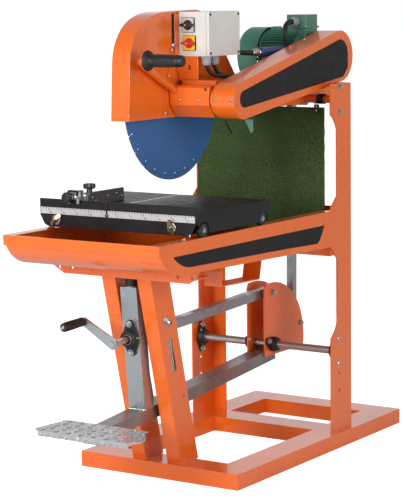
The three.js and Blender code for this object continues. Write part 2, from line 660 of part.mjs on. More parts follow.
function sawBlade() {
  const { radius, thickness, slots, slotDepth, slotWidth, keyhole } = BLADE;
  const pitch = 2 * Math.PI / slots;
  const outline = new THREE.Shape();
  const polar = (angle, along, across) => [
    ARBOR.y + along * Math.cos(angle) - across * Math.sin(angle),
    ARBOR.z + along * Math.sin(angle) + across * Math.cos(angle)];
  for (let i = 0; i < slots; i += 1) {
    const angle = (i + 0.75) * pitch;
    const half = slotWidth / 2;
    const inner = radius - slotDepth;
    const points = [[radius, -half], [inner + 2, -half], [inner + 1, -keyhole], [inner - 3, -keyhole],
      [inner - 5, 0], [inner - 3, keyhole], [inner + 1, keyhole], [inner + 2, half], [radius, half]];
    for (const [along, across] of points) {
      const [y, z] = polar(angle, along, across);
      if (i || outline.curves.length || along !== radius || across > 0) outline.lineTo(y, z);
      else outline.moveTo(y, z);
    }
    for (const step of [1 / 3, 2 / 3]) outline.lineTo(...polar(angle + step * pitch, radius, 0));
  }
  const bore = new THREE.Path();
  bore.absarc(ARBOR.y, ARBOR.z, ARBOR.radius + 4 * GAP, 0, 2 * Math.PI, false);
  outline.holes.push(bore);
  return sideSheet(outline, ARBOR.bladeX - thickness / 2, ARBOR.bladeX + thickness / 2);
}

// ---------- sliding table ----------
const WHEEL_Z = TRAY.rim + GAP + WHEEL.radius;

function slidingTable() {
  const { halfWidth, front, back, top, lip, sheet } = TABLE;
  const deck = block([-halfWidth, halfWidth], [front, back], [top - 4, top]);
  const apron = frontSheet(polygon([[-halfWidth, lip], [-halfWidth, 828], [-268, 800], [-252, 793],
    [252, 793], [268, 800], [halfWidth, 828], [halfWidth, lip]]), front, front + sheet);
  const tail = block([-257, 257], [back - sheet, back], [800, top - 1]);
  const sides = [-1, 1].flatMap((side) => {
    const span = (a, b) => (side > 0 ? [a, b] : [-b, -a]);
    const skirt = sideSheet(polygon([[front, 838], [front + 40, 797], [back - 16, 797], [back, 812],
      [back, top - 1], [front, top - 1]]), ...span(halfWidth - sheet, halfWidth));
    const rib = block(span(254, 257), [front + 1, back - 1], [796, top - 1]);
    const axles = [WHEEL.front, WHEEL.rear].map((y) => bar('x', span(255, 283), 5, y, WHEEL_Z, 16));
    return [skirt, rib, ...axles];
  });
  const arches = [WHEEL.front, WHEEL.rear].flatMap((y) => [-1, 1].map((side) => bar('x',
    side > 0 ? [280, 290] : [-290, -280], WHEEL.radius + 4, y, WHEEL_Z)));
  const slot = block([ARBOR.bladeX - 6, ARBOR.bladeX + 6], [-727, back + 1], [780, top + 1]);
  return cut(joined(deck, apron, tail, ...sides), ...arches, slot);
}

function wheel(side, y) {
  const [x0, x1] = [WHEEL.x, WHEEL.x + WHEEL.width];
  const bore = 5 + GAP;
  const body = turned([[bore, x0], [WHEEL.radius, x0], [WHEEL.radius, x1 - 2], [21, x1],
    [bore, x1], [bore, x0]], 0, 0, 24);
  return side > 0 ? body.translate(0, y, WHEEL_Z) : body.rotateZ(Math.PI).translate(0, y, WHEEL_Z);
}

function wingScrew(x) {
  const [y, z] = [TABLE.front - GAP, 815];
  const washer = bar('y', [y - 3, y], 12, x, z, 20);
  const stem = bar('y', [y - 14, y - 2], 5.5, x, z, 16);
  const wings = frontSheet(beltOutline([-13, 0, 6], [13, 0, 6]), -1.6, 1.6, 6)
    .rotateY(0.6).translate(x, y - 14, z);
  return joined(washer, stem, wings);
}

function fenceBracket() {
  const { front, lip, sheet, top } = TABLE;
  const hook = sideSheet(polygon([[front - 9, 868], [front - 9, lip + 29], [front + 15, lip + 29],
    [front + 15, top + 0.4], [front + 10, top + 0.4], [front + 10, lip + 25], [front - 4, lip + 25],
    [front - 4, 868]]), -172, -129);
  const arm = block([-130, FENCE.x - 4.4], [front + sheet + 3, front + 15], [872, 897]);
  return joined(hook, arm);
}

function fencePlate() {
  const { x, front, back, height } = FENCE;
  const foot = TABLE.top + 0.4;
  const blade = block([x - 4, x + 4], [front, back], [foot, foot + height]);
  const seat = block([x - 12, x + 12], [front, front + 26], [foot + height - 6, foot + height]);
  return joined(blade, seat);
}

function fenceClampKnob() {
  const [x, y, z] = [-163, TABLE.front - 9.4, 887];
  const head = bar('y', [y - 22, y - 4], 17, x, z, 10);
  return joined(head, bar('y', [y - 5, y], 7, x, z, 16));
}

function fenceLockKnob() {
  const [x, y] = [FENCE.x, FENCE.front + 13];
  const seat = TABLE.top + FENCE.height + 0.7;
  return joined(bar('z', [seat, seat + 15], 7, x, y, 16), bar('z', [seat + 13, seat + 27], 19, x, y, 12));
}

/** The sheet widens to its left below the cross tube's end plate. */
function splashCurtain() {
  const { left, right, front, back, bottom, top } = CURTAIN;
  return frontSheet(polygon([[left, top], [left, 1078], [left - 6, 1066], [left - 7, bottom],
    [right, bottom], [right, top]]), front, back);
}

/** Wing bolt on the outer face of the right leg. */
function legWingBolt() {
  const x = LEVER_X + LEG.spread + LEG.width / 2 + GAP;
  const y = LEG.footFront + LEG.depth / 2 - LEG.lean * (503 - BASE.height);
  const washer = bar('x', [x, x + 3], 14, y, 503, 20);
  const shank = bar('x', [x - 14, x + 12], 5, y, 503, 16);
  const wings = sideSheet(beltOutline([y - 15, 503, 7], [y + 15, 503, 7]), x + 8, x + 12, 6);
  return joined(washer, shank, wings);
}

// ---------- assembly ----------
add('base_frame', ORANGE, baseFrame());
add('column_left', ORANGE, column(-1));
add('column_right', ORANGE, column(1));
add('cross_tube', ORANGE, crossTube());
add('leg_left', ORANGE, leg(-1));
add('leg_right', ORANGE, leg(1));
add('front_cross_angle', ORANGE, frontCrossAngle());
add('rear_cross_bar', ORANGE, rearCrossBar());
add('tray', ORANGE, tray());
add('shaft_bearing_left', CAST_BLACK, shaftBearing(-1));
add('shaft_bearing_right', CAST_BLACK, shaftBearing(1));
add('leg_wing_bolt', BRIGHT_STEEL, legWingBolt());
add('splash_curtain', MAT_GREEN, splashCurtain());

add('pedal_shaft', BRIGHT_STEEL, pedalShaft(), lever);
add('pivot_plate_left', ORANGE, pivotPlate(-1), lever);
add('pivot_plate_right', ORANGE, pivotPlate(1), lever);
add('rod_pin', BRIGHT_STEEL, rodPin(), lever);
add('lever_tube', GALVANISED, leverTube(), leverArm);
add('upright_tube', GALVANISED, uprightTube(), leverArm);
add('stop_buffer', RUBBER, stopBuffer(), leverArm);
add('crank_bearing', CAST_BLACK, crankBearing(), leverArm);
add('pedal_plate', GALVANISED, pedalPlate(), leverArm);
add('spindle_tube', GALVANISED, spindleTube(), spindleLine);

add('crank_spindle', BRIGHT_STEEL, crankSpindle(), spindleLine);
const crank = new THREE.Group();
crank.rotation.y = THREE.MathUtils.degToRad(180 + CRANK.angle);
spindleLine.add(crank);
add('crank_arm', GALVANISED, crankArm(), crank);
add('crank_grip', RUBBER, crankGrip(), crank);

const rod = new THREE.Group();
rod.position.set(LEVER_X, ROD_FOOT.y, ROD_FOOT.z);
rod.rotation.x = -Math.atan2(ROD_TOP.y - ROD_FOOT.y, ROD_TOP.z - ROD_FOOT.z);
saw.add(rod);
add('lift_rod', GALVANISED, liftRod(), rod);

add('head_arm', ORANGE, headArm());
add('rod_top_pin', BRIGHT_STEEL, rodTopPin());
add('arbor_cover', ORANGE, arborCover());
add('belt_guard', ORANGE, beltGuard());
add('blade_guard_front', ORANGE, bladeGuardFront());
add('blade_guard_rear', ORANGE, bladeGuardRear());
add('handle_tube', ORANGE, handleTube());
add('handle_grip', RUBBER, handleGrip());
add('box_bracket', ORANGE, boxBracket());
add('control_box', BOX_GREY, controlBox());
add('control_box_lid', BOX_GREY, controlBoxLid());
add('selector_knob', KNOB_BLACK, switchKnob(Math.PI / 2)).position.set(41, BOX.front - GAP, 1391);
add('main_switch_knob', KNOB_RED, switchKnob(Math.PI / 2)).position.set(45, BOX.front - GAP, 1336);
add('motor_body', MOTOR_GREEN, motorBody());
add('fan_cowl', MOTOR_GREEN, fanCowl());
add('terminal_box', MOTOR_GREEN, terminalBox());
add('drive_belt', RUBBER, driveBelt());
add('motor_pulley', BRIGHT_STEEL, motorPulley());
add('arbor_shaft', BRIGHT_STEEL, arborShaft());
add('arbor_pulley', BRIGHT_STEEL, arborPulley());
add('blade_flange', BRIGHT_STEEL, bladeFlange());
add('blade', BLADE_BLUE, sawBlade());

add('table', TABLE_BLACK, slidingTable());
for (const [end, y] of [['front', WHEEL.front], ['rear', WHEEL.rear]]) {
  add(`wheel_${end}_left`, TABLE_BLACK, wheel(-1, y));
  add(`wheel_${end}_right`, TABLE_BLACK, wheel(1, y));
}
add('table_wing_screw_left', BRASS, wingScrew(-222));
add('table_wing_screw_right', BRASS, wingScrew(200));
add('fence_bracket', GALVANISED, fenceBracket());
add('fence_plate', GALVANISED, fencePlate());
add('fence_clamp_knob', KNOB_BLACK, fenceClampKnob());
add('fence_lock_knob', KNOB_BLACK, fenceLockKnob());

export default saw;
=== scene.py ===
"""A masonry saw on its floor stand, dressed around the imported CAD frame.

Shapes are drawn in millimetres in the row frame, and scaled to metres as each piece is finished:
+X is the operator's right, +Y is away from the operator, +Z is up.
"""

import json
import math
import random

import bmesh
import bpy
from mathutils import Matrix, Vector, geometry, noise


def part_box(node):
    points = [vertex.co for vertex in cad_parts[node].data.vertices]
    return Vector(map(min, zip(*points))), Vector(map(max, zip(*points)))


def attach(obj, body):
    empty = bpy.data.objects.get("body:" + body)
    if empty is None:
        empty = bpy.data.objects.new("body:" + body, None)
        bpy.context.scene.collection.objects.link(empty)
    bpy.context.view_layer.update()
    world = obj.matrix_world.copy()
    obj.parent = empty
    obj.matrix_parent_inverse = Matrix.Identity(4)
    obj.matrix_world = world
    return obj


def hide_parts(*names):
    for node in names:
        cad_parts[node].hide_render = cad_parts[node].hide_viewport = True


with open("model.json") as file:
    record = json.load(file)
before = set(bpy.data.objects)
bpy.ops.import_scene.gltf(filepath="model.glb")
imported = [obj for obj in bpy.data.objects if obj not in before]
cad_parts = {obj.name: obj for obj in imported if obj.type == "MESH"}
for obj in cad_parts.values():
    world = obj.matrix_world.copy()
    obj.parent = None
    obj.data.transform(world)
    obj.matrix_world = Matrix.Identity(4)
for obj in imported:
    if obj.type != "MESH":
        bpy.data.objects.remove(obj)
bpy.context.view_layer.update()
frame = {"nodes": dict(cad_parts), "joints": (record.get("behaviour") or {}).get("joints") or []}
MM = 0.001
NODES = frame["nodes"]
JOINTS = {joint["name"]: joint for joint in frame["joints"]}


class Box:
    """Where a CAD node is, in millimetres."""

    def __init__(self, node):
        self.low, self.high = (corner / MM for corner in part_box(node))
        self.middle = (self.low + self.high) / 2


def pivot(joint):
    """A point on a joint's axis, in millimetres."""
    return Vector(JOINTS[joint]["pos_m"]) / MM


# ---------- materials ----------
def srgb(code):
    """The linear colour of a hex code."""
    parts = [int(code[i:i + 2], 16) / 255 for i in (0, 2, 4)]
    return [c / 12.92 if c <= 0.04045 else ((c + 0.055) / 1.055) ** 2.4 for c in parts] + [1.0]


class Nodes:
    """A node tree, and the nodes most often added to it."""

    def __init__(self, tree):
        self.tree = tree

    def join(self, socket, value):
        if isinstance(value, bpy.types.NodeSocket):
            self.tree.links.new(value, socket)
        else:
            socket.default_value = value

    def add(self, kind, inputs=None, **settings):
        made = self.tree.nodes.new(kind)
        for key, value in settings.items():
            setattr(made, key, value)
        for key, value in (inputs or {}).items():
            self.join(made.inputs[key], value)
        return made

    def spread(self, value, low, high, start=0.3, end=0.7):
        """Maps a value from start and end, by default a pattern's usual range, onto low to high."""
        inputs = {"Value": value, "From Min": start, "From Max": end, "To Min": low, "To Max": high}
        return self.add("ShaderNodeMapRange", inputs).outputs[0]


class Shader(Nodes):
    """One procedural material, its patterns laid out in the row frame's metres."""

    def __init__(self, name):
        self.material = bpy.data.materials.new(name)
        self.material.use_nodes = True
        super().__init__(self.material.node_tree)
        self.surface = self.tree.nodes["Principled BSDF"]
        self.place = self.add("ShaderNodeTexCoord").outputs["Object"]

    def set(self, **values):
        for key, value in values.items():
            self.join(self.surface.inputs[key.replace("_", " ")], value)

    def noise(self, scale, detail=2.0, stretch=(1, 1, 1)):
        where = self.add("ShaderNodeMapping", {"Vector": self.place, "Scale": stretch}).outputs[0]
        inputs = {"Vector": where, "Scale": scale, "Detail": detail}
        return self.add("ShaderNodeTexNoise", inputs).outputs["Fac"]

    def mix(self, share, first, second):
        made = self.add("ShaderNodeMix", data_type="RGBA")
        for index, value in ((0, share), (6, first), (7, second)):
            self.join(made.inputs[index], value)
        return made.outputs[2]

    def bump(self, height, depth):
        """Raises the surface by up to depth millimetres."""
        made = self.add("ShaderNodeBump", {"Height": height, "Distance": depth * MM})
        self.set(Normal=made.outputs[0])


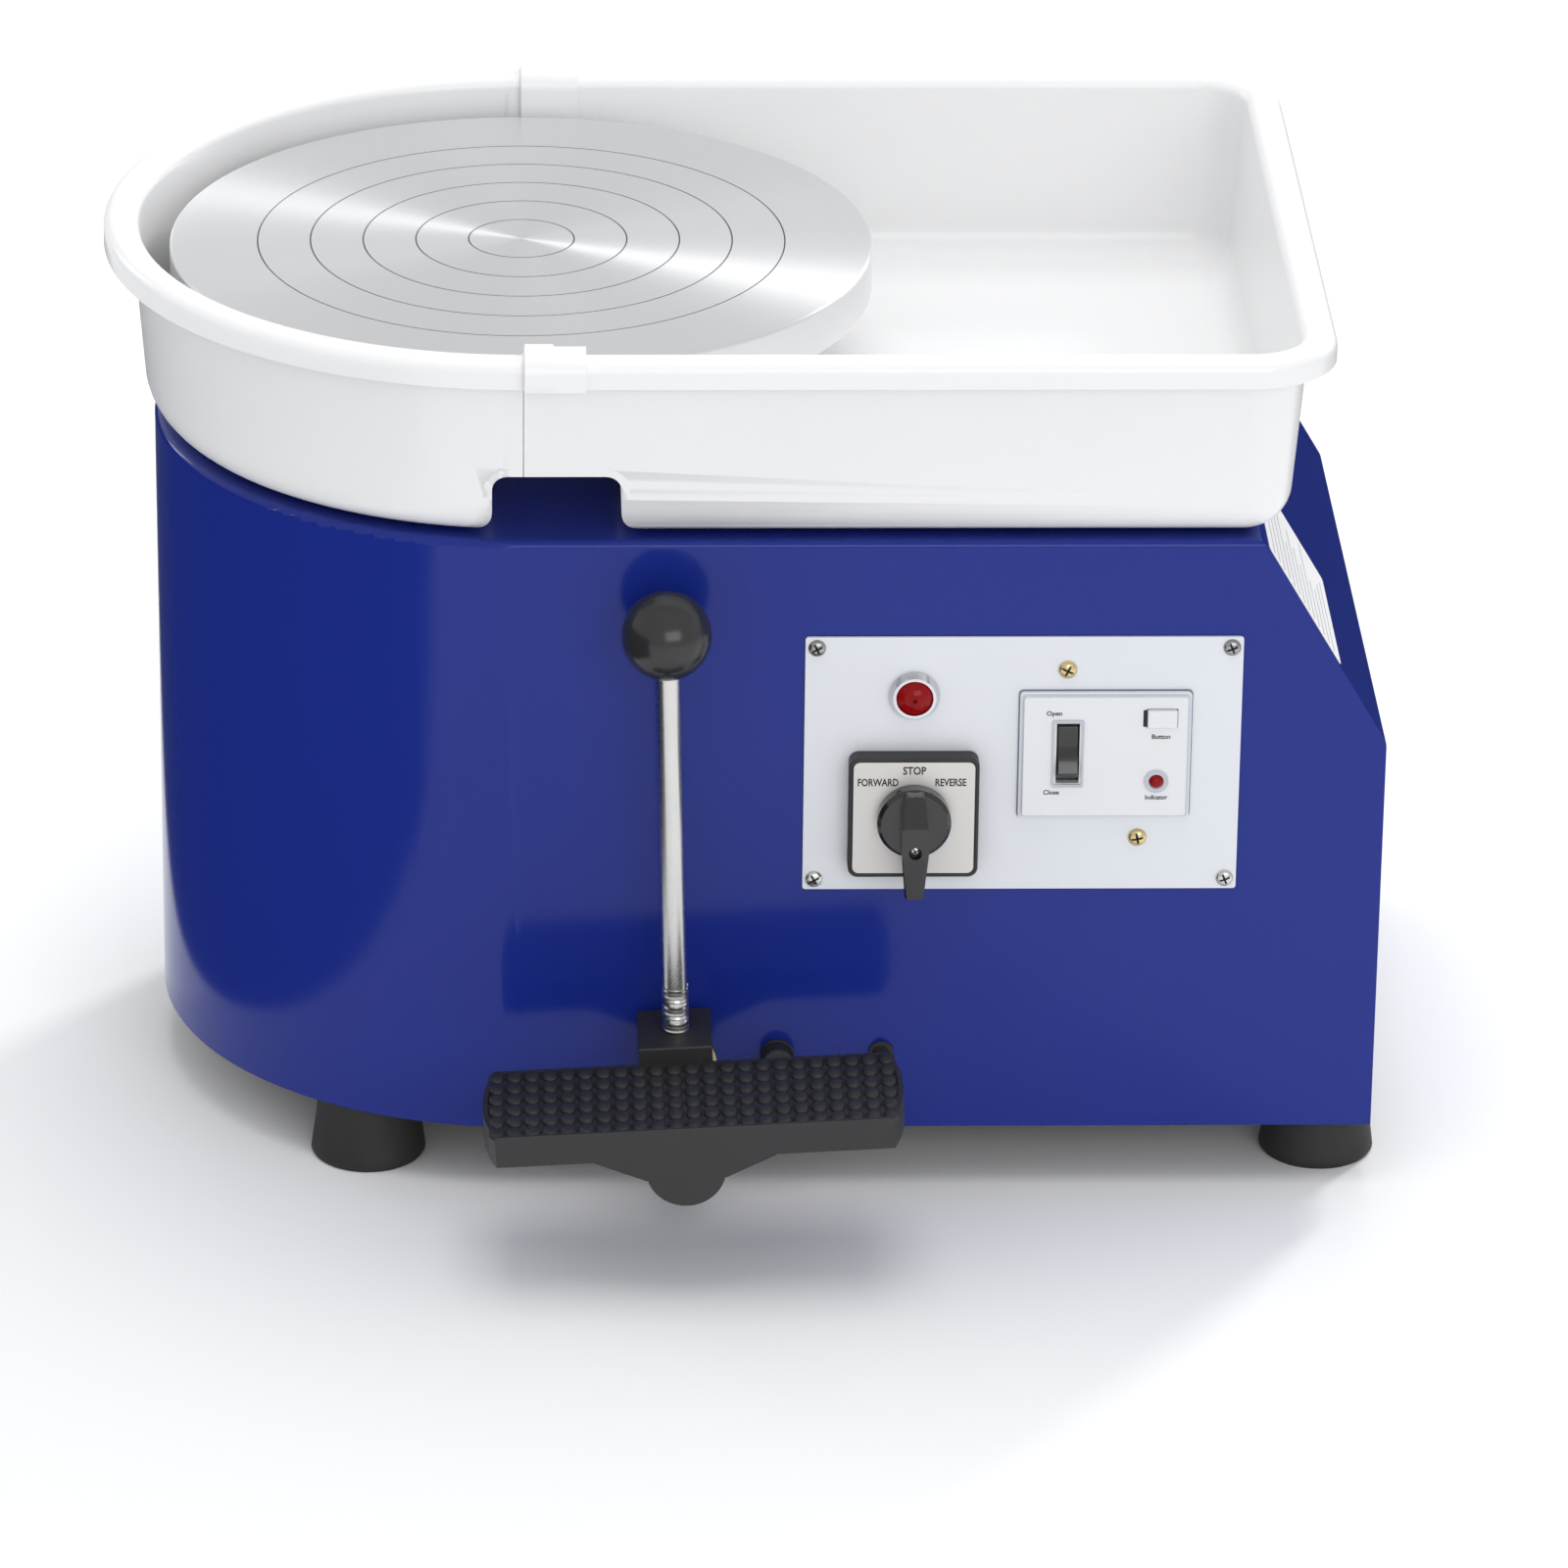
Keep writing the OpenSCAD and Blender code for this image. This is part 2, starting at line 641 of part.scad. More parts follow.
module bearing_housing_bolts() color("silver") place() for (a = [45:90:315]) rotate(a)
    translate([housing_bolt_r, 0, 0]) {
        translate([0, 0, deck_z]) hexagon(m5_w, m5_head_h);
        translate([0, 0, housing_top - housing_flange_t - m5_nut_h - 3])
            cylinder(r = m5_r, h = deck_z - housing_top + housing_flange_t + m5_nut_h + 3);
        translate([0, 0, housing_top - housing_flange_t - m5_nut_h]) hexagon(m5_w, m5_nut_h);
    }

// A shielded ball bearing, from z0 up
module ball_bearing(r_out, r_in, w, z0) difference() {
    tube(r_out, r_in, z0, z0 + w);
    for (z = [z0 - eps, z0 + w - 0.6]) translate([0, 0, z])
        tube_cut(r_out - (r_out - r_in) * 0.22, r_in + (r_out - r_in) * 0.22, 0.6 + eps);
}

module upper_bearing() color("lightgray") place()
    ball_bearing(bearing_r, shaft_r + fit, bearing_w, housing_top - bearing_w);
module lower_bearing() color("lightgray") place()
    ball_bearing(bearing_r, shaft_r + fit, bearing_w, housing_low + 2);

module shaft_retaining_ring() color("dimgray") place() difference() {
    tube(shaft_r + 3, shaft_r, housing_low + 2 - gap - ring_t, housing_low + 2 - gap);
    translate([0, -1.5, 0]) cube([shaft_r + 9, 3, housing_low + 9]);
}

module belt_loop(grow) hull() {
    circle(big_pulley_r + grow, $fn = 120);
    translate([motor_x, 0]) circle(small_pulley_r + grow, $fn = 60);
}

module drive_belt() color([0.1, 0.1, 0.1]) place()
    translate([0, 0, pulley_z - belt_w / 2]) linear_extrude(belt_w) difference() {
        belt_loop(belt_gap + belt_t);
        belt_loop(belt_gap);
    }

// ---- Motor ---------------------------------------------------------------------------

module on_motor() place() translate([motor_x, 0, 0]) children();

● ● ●

**PROBLEM STATEMENT**.
Going down the listing above, begin printing at the line with "add('table', TABLE_BLACK, slidingTable());" and finish with the line with "obj.data.transform(world)", exactly as they appear.

**EXPECTED ANSWER**.
add('table', TABLE_BLACK, slidingTable());
for (const [end, y] of [['front', WHEEL.front], ['rear', WHEEL.rear]]) {
  add(`wheel_${end}_left`, TABLE_BLACK, wheel(-1, y));
  add(`wheel_${end}_right`, TABLE_BLACK, wheel(1, y));
}
add('table_wing_screw_left', BRASS, wingScrew(-222));
add('table_wing_screw_right', BRASS, wingScrew(200));
add('fence_bracket', GALVANISED, fenceBracket());
add('fence_plate', GALVANISED, fencePlate());
add('fence_clamp_knob', KNOB_BLACK, fenceClampKnob());
add('fence_lock_knob', KNOB_BLACK, fenceLockKnob());

export default saw;
=== scene.py ===
"""A masonry saw on its floor stand, dressed around the imported CAD frame.

Shapes are drawn in millimetres in the row frame, and scaled to metres as each piece is finished:
+X is the operator's right, +Y is away from the operator, +Z is up.
"""

import json
import math
import random

import bmesh
import bpy
from mathutils import Matrix, Vector, geometry, noise


def part_box(node):
    points = [vertex.co for vertex in cad_parts[node].data.vertices]
    return Vector(map(min, zip(*points))), Vector(map(max, zip(*points)))


def attach(obj, body):
    empty = bpy.data.objects.get("body:" + body)
    if empty is None:
        empty = bpy.data.objects.new("body:" + body, None)
        bpy.context.scene.collection.objects.link(empty)
    bpy.context.view_layer.update()
    world = obj.matrix_world.copy()
    obj.parent = empty
    obj.matrix_parent_inverse = Matrix.Identity(4)
    obj.matrix_world = world
    return obj


def hide_parts(*names):
    for node in names:
        cad_parts[node].hide_render = cad_parts[node].hide_viewport = True


with open("model.json") as file:
    record = json.load(file)
before = set(bpy.data.objects)
bpy.ops.import_scene.gltf(filepath="model.glb")
imported = [obj for obj in bpy.data.objects if obj not in before]
cad_parts = {obj.name: obj for obj in imported if obj.type == "MESH"}
for obj in cad_parts.values():
    world = obj.matrix_world.copy()
    obj.parent = None
    obj.data.transform(world)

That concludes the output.